Poland is doing well on this front. Evidence from the Program for International Student Assessment (PISA), which assesses the mathematics, reading, and science competencies of 15-year-olds in more than 60 countries around the world every three years, points to an impressive transformation in the cognitive skill set of the youth in Poland between 2000 and 2012. Poland raised its scores in mathematics, reading, and science to the equivalent of what students would have learned in one additional year of schooling.

The proportion of students at the top performance level have increased, and the share of students who are poor performers has declined. Students from poor and well-off socioeconomic backgrounds alike saw performance improvements. Poland’s PISA scores are now above the OECD average and at the same levels as in countries such as Finland and Germany. All this has been achieved with stable levels of education spending, at about 5 percent of GDP and below the OECD average.

What is the reason for this success? Poland has been pursuing a comprehensive series of education reforms since the early 1990s. Successive administrations introduced standardized examinations at the end of primary, lower and upper-secondary education, transferred significant responsibilities from the central to the local governments, reformed the curriculum, invested in teachers’ professional development and expanded their freedom to choose textbooks.

Most fundamental perhaps has been the introduction of the comprehensive lower secondary gimnazjum in 1999, which delayed selection between general and vocational tracks and effectively added one year of exposure to the general curriculum for those students who prior to the reform would have been in vocational school.

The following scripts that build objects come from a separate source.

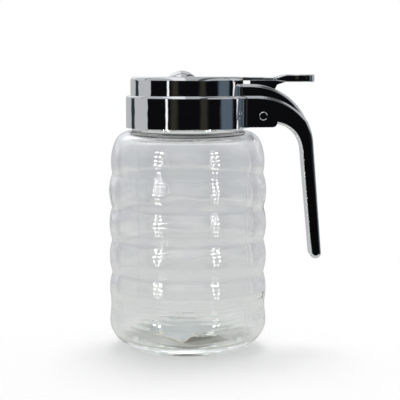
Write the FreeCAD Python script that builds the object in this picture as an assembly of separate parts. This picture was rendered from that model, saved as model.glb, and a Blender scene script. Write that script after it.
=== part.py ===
import FreeCAD, Part
import math
import os

# A ribbed glass dispenser for honey or syrup, with a chromed screw cap, a fixed drop handle and a
# sliding pour gate. Sizes are in millimetres. The origin is on the jar's axis, at the surface that
# the jar stands on. +Z is up, +X points to the handle and -X is the side that pours.

V = FreeCAD.Vector

# Jar, outside
RIB_PEAK = 36.25            # radius of the jar at the ribs' widest
RIB_PITCH = 15.0            # height from one rib to the next
RIB_COUNT = 4               # full ribs between the foot band and the shoulder
RIB_ROUND = 23.1            # rounding of a rib, up and down the wall
VALLEY_ROUND = 3.0          # rounding of the grooves between ribs
LOW_VALLEY_ROUND = 28.0     # the softer groove above the foot band
HEEL_RISE = 13.5            # height of the foot band's widest place
FOOT_RADIUS = 17.5          # outer edge of the ring that the jar stands on
FOOT_WIDTH = 3.5
PUSH_UP = 1.8               # hollow under the base
SHOULDER_INSET = 0.85       # the shoulder's widest place is this much inside the ribs'
SHOULDER_GAP = 13.5         # height from the top rib to the shoulder's widest place
SHOULDER_TURN = 24.0        # degrees, where the shoulder's top rounding takes over from its side
SHOULDER_FLAT = 0.5         # flat ring between that rounding and the neck
NECK_INSET = 10.65          # the neck's wall is this much inside the ribs' widest

# Jar, inside
WALL = 2.6
NECK_WALL = 2.8
FLOOR_HEIGHT = 5.0          # thickness of the base at the middle
FLOOR_CORNER = 8.15         # width of the rounded corner between the floor and the wall
RIM_ROUND = 0.8

# Cap: a collar round the neck, a smaller tier on it and a flat top
NECK_CLEARANCE = 1.1        # radial room round the neck, where the thread runs
COLLAR_WALL = 1.6
COLLAR_HEIGHT = 14.6
COLLAR_EDGE = 1.2
NECK_SHOWING = 1.4          # neck left bare between the shoulder and the collar
STEP_WALL = 1.1             # the cap's inner step, which sits on the jar's rim
TIER_STEP = 2.1             # the tier's wall is this much inside the collar's
TIER_HEIGHT = 8.6
TIER_EDGE = 1.9
TIER_WALL = 1.8
TOP_WALL = 3.0

# Arm: two layers that carry on from the collar and the tier. What is named OUT is measured from
# the collar's wall.
ARM_WIDTH = 26.4            # lower layer, where it leaves the collar
ARM_LEDGE = 1.6             # the upper layer is this much narrower on each side
ARM_TAPER = 0.13            # narrowing on each side for each millimetre outwards
ARM_ROOT_ROUND = 4.0        # hollow corner between the collar and the lower layer
TIER_ROOT_ROUND = 3.0       # hollow corner between the tier and the upper layer
ARM_DROP = 3.3              # top of the upper layer below the cap's top
RIDGE_OUT = 0.1             # where the upper layer starts to curve down
RIDGE_ROUND = 28.0
LEDGE_OUT = 2.9             # where the lower layer starts to curve down
LEDGE_ROUND = 28.8
ARM_EDGE = 1.3
ARM_UNDERSIDE = 3.0         # underside of the arm above the collar's lower edge
CHEEK_LIFT = 0.5            # the bracket's cheeks end this much above the collar's lower edge
CHEEK_OUT = 12.1
CHEEK_ROUND = 2.2
BLEND = 0.03                # the upper layer's ring lies this far inside the tier's wall

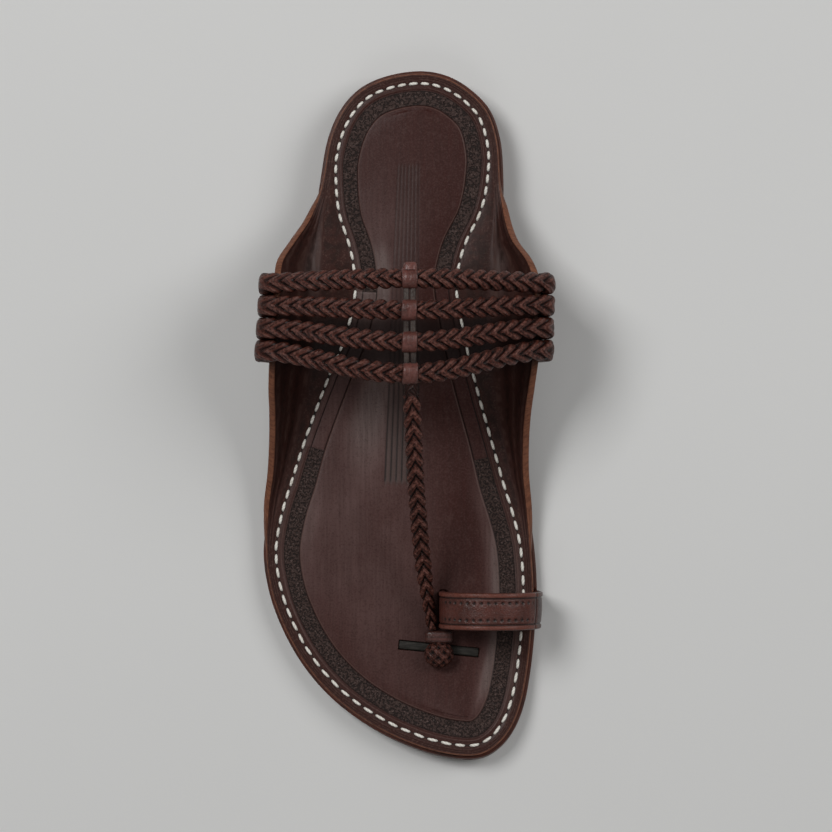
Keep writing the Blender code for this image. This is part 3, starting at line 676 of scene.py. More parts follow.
def footbed_margin(look, sheen, inset, ear):
    """The margin outside the stitches and the ears' inner faces, with the lines drawn along them."""
    speckle = look.spots(0.00075, 0.52, 0.68, detail=2)
    sheen_streaks = look.spots(0.0011, 0.3, 0.7, 0.45, 1, 4, (1, 9, 9))
    uneven = look.math("ADD", inset, look.both(look.noise(0.006, 2), 0.5))
    lines = look.math("SINE", look.both(uneven, 5.2))
    broken = look.spots(0.003, 0.35, 0.6)
    return look.paint(
        (0.042, 0.0150, 0.0115),
        (look.both(speckle, look.span(ear, 0.25, 0.05, 0, 0.8)), (0.085, 0.042, 0.033)),
        # painted sheen in streaks on the ears' inner faces
        (look.both(sheen_streaks, look.both(sheen, ear)), (0.120, 0.085, 0.078)),
        (look.both(look.span(lines, 0.0, 0.9, 0, 0.55), broken), (0.013, 0.0065, 0.005)),
        (look.both(look.span(lines, -0.3, -1, 0, 0.40), broken), (0.110, 0.060, 0.048)),
    )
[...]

Taking effect after the first PISA test in 2000, when Poland performed poorly relative to EU and OECD averages, this change has been rigorously evaluated and shown to have had a significant positive effect on student performance.

Today, Poland serves as an example in Europe and globally on how to modernize education to equip the next generation with good fundamental cognitive skills needed for 21st century jobs. Countries in Europe and beyond, especially those whose education systems and student performance still resemble Poland’s of the 1990s, are increasingly looking at Poland’s experience to understand how they could learn from it in the design and implementation of their own reforms.

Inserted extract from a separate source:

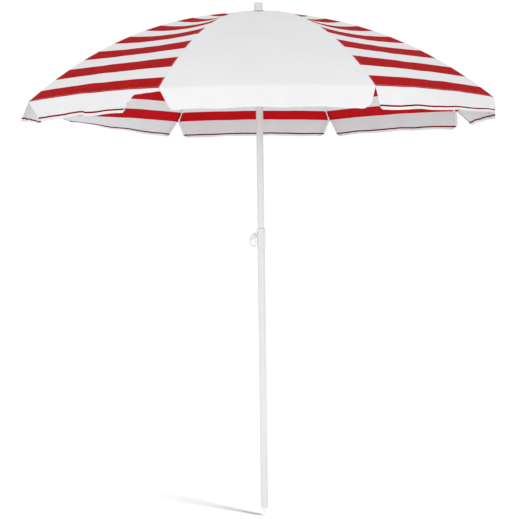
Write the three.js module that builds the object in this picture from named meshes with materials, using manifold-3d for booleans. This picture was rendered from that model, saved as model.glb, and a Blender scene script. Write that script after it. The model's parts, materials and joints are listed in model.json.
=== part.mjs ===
// Beach umbrella, open, standing on its ground spike.
// Millimetres, +Z up the pole, origin at the tip of the spike. The plain front gore faces -Y.
import * as THREE from 'three';
import { mergeVertices } from 'three/addons/utils/BufferGeometryUtils.js';
import Module from 'manifold-3d';

const wasm = await Module();
wasm.setup();

// ---- driving sizes ----
const ribCount = 8;
const gorePitchDeg = 360 / ribCount;
const halfGore = THREE.MathUtils.degToRad(gorePitchDeg / 2);
const fitGap = 0.3;             // clearance between parts that slide or plug together

const rimRadius = 838;          // pole axis to a rib tip
const apexZ = 1822;             // fabric height at the pole axis
const apexFall = 97;            // fall of the straight part of the canopy curve
const rimFall = 243;            // extra fall at the rim from the bend of the ribs
const bendPower = 2.45;         // how late along the rib the bend comes
const fabricThickness = 1;
const fabricHole = 16.5;        // radius of the hole for the pole, along a rib
const goreRows = 13;
const seamGap = 0.3;            // between a half gore and the seam plane over its rib
const foldGap = 0.15;           // between a half gore and the fold plane along its middle
const valanceDrop = 70;         // length of the hanging valance
const valanceFlare = THREE.MathUtils.degToRad(18);
const valanceRows = [22, 40, 56, 65, valanceDrop];
const valanceCorner = 30;       // rounding of its lower corners
const notchSlope = Math.tan(THREE.MathUtils.degToRad(20));

const lowerPole = { outer: 14, inner: 12.8, bottom: 33.3, top: 1032 };
const upperPole = { outer: 12.5, inner: 11.3, bottom: 760, top: 1845.5 };
const spikeShoulderZ = 33;
const spikePlugTop = 80;
const poleSides = 32;

const collar = { bottom: 976, step: 990, top: 1046, neck: 15.3, outer: 16.3 };
const screwZ = 1020;
const screwRadius = 3;
const bossEnd = 18.5;           // reach of the threaded boss from the pole axis
const wingStart = 19;
const wingThickness = 6;

const pivotRadius = 24;         // rib and stretcher pivots, from the pole axis
const ribDepth = 6;             // rib centre line below the fabric
const ribRadius = 2;
const ribEnd = 829;             // plan radius of the fabric point over the rod's end
const eyeRadius = 4;
const eyeWidth = 4;
const eyeHole = 1.5;
const pinRadius = 1.1;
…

Yet despite the many successes, some challenges remain. First, Poland’s performance in problem solving in the 2012 PISA assessment was well below the OECD average, suggesting that there is a need to strengthen cognitive skills beyond reading, mathematics and science.

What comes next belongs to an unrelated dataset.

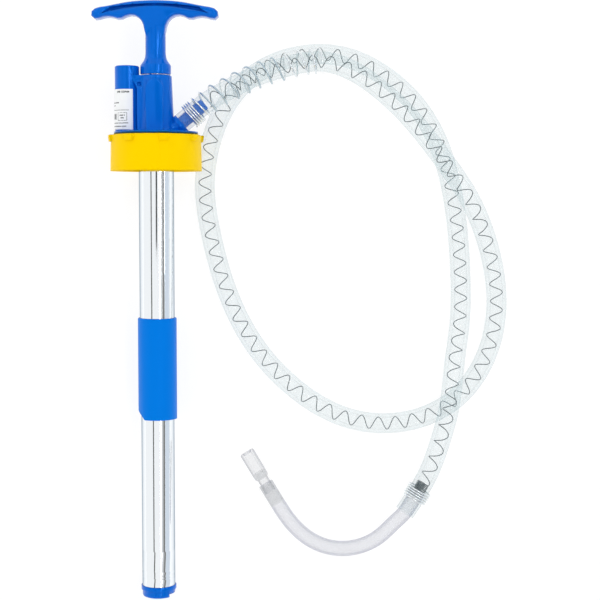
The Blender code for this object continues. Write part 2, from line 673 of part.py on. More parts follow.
def build_handle(finishes, axis):
    """The T-handle: collar, stem and grooved finger bar, with its cross pin."""
    blue = finishes["blue"]
    handle = turned("t_handle", (
        (0.0, COLLAR_LOW), (COLLAR_R - 0.7, COLLAR_LOW), (COLLAR_R, COLLAR_LOW + 0.7),
        (COLLAR_R, 499.9), (13.3, 501.4), (11.2, 504.2), (9.9, 507.2), (STEM_R, 510.5),
        (STEM_R, STEM_TOP), (0.0, STEM_TOP)), blue, axis)
    edge, _ = smooth_curve([(x, 0.0, z) for x, z in BAR_EDGE], 32)
    right = [(x, z) for x, _, z in edge]
    outline = right + [(-x, z) for x, z in right[:0:-1]]
    bar = prism("handle_bar", outline, -BAR_DEPTH / 2.0, BAR_DEPTH / 2.0, blue, axis)
    rounding = bar.modifiers.new("rounding", "BEVEL")
    rounding.width = 3.0 * MM
    rounding.segments = 2
    rounding.limit_method = "ANGLE"
    rounding.angle_limit = math.radians(60.0)
    side = prism("bar_side", list(BAR_SIDE) + [(-y, z) for y, z in BAR_SIDE[::-1]],
                 -70.0, 70.0, blue, axis)
    side.data.transform(Matrix.Rotation(math.radians(90.0), 4, "Z"))
    combine(bar, (side,), "INTERSECT")
    combine(handle, (bar,), "UNION")
    face = BAR_DEPTH / 2.0
    grooves = [prism(f"bar_groove_{side}", groove_outline(), side * (face - GROOVE_DEPTH),
                     side * (face + 1.0), blue, axis) for side in (-1, 1)]
    bore = rod("handle_bore", ROD_R + GAP, (0.0, 0.0, COLLAR_LOW - 1.0),
               (0.0, 0.0, ROD_TOP + 0.5), blue, axis)
    pin_hole = rod("handle_pin_hole", 1.8, (-14.0, 0.0, PIN_HEIGHT), (14.0, 0.0, PIN_HEIGHT),
                   blue, axis, 12)
    combine(handle, [bore, pin_hole] + grooves, "DIFFERENCE")
    rod("handle_pin", 1.45, (-9.0, 0.0, PIN_HEIGHT), (9.0, 0.0, PIN_HEIGHT),
        finishes["zinc"], axis, 12)


# --------------------------------------------------------- hose and nozzle

def build_hose(finishes):
    """The hose in three lengths, its kink guard, and the clamp of the nozzle."""
    line, length = smooth_curve(HOSE_ROUTE, 900)
    line[:, 2] = np.maximum(line[:, 2], HOSE_R)
    clear = finishes["clear"]
    plain_end = length - NOZZLE_GRIP - 2.0 * GAP
    cuff = tube_places((0.0, 3), (BARB_LENGTH + GAP, 0))
    hollow_tube("hose_cuff_spout", points_at(line, cuff), HOSE_R, CUFF_BORE_R, clear)
    plain = tube_places((BARB_LENGTH + 2.0 * GAP, GUARD_RINGS), (GUARD_REACH, HOSE_RINGS), (plain_end, 0))
    wire("hose", points_at(line, plain), HOSE_R, 3, clear)
    cuff = tube_places((plain_end + GAP, 3), (length, 0))
    hollow_tube("hose_cuff_nozzle", points_at(line, cuff), HOSE_R, NOZZLE_CUFF_BORE_R, clear)
    guard = coil_line(line, GUARD_TURNS, GUARD_COIL_R, COIL_STEPS)
    wire("kink_guard_spring", guard, GUARD_WIRE_R, 1, finishes["wire"])
    start = length - CLAMP_START
    turns = ((0, start), (CLAMP_TURNS, start + CLAMP_TURNS * CLAMP_PITCH))
    clamp = coil_line(line, turns, CLAMP_COIL_R, COIL_STEPS)
    wire("nozzle_clamp_spring", clamp, CLAMP_WIRE_R, 1, finishes["wire"])
    return points_at(line, np.linspace(length - NOZZLE_GRIP, length, 3))


def build_nozzle(finishes, grip_line):
    """The bent clear nozzle and the tip pushed into its end."""
    clear = finishes["clear"]
    route = [tuple(point) for point in grip_line] + list(NOZZLE_ROUTE)
    line, _ = smooth_curve(route, 24)
    hollow_tube("nozzle_tube", line, NOZZLE_R, NOZZLE_BORE_R, clear, 12)
    base, end = Vector(NOZZLE_ROUTE[-1]), Vector(NOZZLE_TIP_END)
    length = (end - base).length
    tip = turned("nozzle_tip", (
        (3.8, -9.0), (5.1, -9.0), (5.1, 5.4), (6.3, 6.6), (7.0, 9.0), (7.0, length - 0.6),
        (6.3, length), (4.4, length), (3.8, length - 2.0)), clear, None, 20)
    tip.location = base * MM
    tip.rotation_euler = (end - base).to_track_quat("Z", "Y").to_euler()


def main():
    """Clear the file and build every piece of the pump."""
    for item in list(bpy.data.objects):
        bpy.data.objects.remove(item, do_unlink=True)
    finishes = make_finishes()
    axis = pump_axis_empty()
    build_head(finishes, axis)
    build_label(finishes, axis)
    build_head_internals(finishes, axis)
    build_cap(finishes, axis)
    build_tubes(finishes, axis)
    build_foot(finishes, axis)
    build_piston(finishes, axis)
    build_handle(finishes, axis)
    build_nozzle(finishes, build_hose(finishes))


main()
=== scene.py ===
"""Looks of a hand drum pump with a clear hose, lying on a pale studio table.

The pump's hidden parts are nodes of the frame and are only dressed here.  The
nodes that show are each replaced by a smooth-shaded skin made from the node's
own mesh.  The hose, its wire, its coils and the bent nozzle are surfaces swept
along a line, the nozzle's tip is turned, and the label is a curved sheet.
Lengths are in millimetres and become metres where a mesh is made, except in
the studio, which is in metres throughout.
"""

from __future__ import annotations

import json
import logging
import math
from dataclasses import dataclass, field
from enum import Enum
from typing import Iterable, Sequence

import bmesh
import bpy
import numpy as np
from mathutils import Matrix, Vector

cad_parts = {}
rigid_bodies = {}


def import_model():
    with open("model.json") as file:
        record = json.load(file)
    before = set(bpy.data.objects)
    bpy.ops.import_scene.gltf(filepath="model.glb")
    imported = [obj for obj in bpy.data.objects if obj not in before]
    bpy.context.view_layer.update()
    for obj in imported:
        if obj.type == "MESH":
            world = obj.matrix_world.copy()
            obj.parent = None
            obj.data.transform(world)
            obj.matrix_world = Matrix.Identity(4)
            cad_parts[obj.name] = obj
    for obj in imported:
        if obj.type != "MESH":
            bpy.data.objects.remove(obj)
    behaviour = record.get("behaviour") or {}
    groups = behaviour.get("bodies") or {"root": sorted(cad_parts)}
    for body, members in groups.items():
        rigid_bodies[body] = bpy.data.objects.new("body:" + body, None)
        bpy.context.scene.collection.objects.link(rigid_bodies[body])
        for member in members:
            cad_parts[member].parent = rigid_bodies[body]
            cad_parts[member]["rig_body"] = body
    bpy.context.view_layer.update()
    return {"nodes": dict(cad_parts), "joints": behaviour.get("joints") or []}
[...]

Second, there is evidence that performance gaps previously found between vocational and general schools for 15-year-olds prior to the 1999 reform persist today in upper secondary education, where the performance of students in vocational upper-secondary schools trails that of their peers in general education. Vocational training should not come at the expense of reading and mathematics: Students can only be successful in learning vocational skills if they have strong cognitive skills.

Third, equity remains an issue for further attention: The difference in mathematics performance between the top and bottom social quintiles are the equivalent of nearly three years of schooling – a wider gap than the OECD average and much wider than in other top-performing countries like Japan and Korea. Socioeconomic background still matters for performance.

How can Poland build on the success so far and take its education system to the next level? First, it is important to understand the drivers of success so far, including the introduction of gimnazjum, and to not to undermine their positive effects.

Second, many leading education systems globally focus on changes in classroom practices towards encouraging more problem-based learning and group activities.

Third, the foundations for success are laid early in life: Poland has considerable room to expand the provision of early childhood education and care programs, including by introducing policies that promote preschool attendance for children as young as aged three and four. Access to quality early childhood education and care has been shown in Poland and globally to lead to significant improvements in student performance, especially among disadvantaged and poorer children.

Given Poland’s changing demographics and greater importance of cognitive and socio-emotional skills in Poland’s labor market, expanding early childhood education and care programs is a very good economic and social investment.